15^ Domenica del Tempo Ordinario

12 luglio 2020 – Anno A

Vangelo di Matteo 13,1-23

Commento di suor Maria Vanda Penna, FMA

 

Nel seme, la vita.

Gesù è il seminatore, il seme è la sua parola, il Verbo, sparso in abbondanza su ogni tipo di terreno. Perché correre il rischio che il seme sia sciupato, perso, che non porti il frutto di cui è carico? Perché nessuno possa dire: io non l’ho avuto. E noi sappiamo che la Parola non torna mai indietro senza aver prodotto qualche frutto.

Il parlare semplice di Gesù, che si adatta all’ambiente di chi ascolta, è un grande incoraggiamento per noi: chi vuole può capire.

Il discepolo, colui che vuole seguire Gesù nella verità della vita, dalla sua parola riceve la forza per farlo.

Gesù parla agli Israeliti, che già dovevano aver accolto la legge di Mosè per vivere secondo i suoi insegnamenti rendendo docile il loro cuore. Ma chi già di fronte all’antica legge aveva indurito il cuore rendendola una serie di precetti esteriori da osservare, senza che il cuore ne venisse toccato in profondità, mantiene lo stesso atteggiamento di fronte alla parola di Gesù. Orgogliosamente dicono di essere figli di Abramo, ma il cuore indurito non permette di convertirsi e il seme della Parola nuova non può attecchire.

L’indurimento del cuore: nella Bibbia si rivela come il male più grave, perché non consente di cogliere la verità di se stessi, cioè la povertà che ha bisogno dell’energia della Parola, l’unica capace di convertire dall’idolatria di sé all’accoglienza dell’amore misericordioso del Padre.

“Perché a loro parli in parabole?” chiedono i discepoli a Gesù.
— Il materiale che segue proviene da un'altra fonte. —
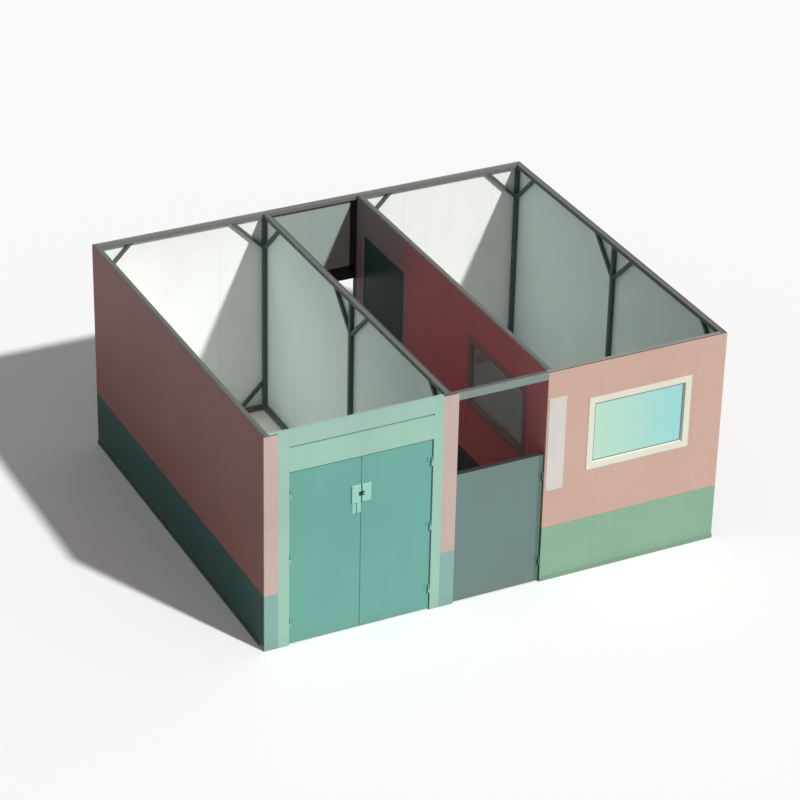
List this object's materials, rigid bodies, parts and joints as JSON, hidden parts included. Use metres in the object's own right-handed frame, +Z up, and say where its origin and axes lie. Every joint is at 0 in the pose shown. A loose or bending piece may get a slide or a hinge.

La risposta non è accomodante: non possono capire. ‘Hanno occhi e non vedono, hanno orecchi e non odono’ dice Gesù citando Isaia.

Anche i discepoli hanno bisogno di spiegazioni, ma è diverso: loro vogliono stare nella sequela col cuore aperto alla novità che Gesù porta e che avrebbe fatto dire a Pietro ‘’…Tu solo hai parole di vita eterna’.

Veniamo ai quattro tipi di terreno si cui il seme cade:

  • La strada: è la baraonda della vita con i suoi mille messaggi mondani. Neanche c’è la possibilità di ascoltare se non si cerca un angolo di silenzio.
  • Le pietre: sono dure, aspre, aride. Non c’è l’humus morbido che accolga e custodisca il seme e gli dia la gioia di germogliare. E’ la chiusura del cuore disilluso, è l’acedia del grigiore quotidiano è il ‘ma chi me lo fa fare?’, è la non voglia per un impegno esigente, sì, ma, che riempie la vita.
  • I rovi: sono l’eccesso di preoccupazioni di chi non pensa alla presenza del Padre provvidente e si dà da fare per accumulare ritenendo che quello sia il senso della sua vita. E la Parola è soffocata.
  • Il terreno buono: è il cuore docile, che comprende e accoglie perché libero e la Parola vi può germinare e portare frutto, non importa quanto.

Riconosciamo umilmente che anche noi siamo stati e siamo tentati di essere uno dei primi tre terreni infruttuosi. Abbiamo più volte sperimentato che non è questa la via della felicità, eppure siamo spesso tentati di dare ascolto al dolce canto delle sirene anziché alla parola esigente di Gesù che non blandisce, ma che orienta a traguardi di vera felicità.

Noi siamo mandati ad annunciare Lui e dobbiamo ricordare che, come è stato detto, la Chiesa dell’ascolto deve precedere la Chiesa dell’annuncio.

Ci riempie di fiducia la Parola di oggi: dopo la citazione dura di Isaia, Gesù si rivolge ai discepoli chiamandoli BEATI perché i loro occhi e i loro orecchi vedono e sentono quello che di incomparabile Gesù loro dona, perché, nonostante la debolezza e la fragilità umana che avrebbero poi mostrato di fronte alla croce, il loro cuore non è indurito.

Chi apre il cuore è Lui e ogni palpito di bene ci viene da Lui.

Leggiamo allora e rallegriamoci nella meditazione del passo ben noto di Ezechiele (36, 26-27):

 Vi aspergerò con acqua pura e sarete purificati […],
Toglierò da voi il cuore di pietra e vi darò un cuore di carne […].
Voi sarete il mio popolo e io sarò il vostro Dio”.